Este domingo asistí, desde las incómodas alturas del paraíso teatral del Lope de Vega, a la obra más conocida del sueco Strindberg: La señorita Julia, versión dirigida por Miguel Narros y protagonizada por María Adánez, la chica que algunos conocen por series televisivas tan recientes como Aquí no hay quien viva aunque yo la recuerda más y mejor por Pepa y Pepe. Su interpretación no estuvo mal, sobre todo teniendo en cuenta las exigencias del directo que pueden jugar una mala pasada con más facilidad sobre las tablas del escenario que frente a las repetitivas tomas de las cámaras para televisión.
La obra, algo tediosa porque es muy larga pese a transcurrir en la noche más corta del año, la de San Juan, es un ejercicio dialéctico que sirve de antesala a los verdaderos debates de género que tardarían décadas en vislumbrarse por el resto de Europa y no digamos en nuestro país, claro. Trata de una chica rica cuya vanidad la empuja a juguetear con los sentimientos de todos, incluido un criado de la casa llamado Juan, de muy buen ver y con un profundo resentimiento de clase. El criado mantiene ambiguas relaciones con la cocinera, en esas bambalinas de libertinaje moral que sólo la clase baja podía permitirse como contraprestación a su sacrificada vida. La señorita Julia no soporta esa retozada felicidad de sus criados y entra en acción. Coquetea con Juan y lo seduce ahora sí y luego no, con un ven aquí y un qué te has creído constante que termina por hartar al mayordomo y al público. Pero la carne es débil, de modo que el criado termina fornicando desesperadamente con la señorita, tan fresca ella. El tormento que comienza a partir de ahí constituye la verdadera esencia argumentativa de la obra. Para medirla justamente hay que trasladarse a 1888, pues un revolcón como ése no daría hoy ni para una tira cómica. Estamos hablando de una época en la que la mujer, por muy señorita que fuera, era una mujer. Además, la obra cuenta con el morbo de la mujer-poderosa y del hombre-sumiso.

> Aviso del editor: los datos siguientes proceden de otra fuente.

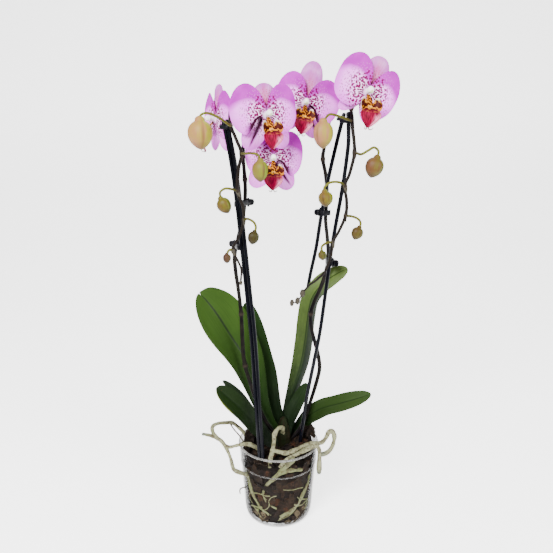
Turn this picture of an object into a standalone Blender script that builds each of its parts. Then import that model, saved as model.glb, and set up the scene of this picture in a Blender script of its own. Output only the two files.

Creo que los espectadores no terminaron muy satisfechos precisamente por no calibrar el fondo del argumento y la época. La obra habla de feminismo en pleno Modernismo, y traza una senda de disquisiciones morales que condena a sus personajes a la Modernidad sin haber salido del clasismo horripilante. Al no existir el contexto apropiado, no hay más remedio que terminar la cosa trágicamente. Pero la lección antimaniquea de unos personajes que piensan, hablan y actúan al margen de los valores y la moralina imperante se me queda en la retina mental. La vida de Johan August Strindberg (Estocolmo, 1849-1912) fue un coherente ejemplo de su avanzadísima obra.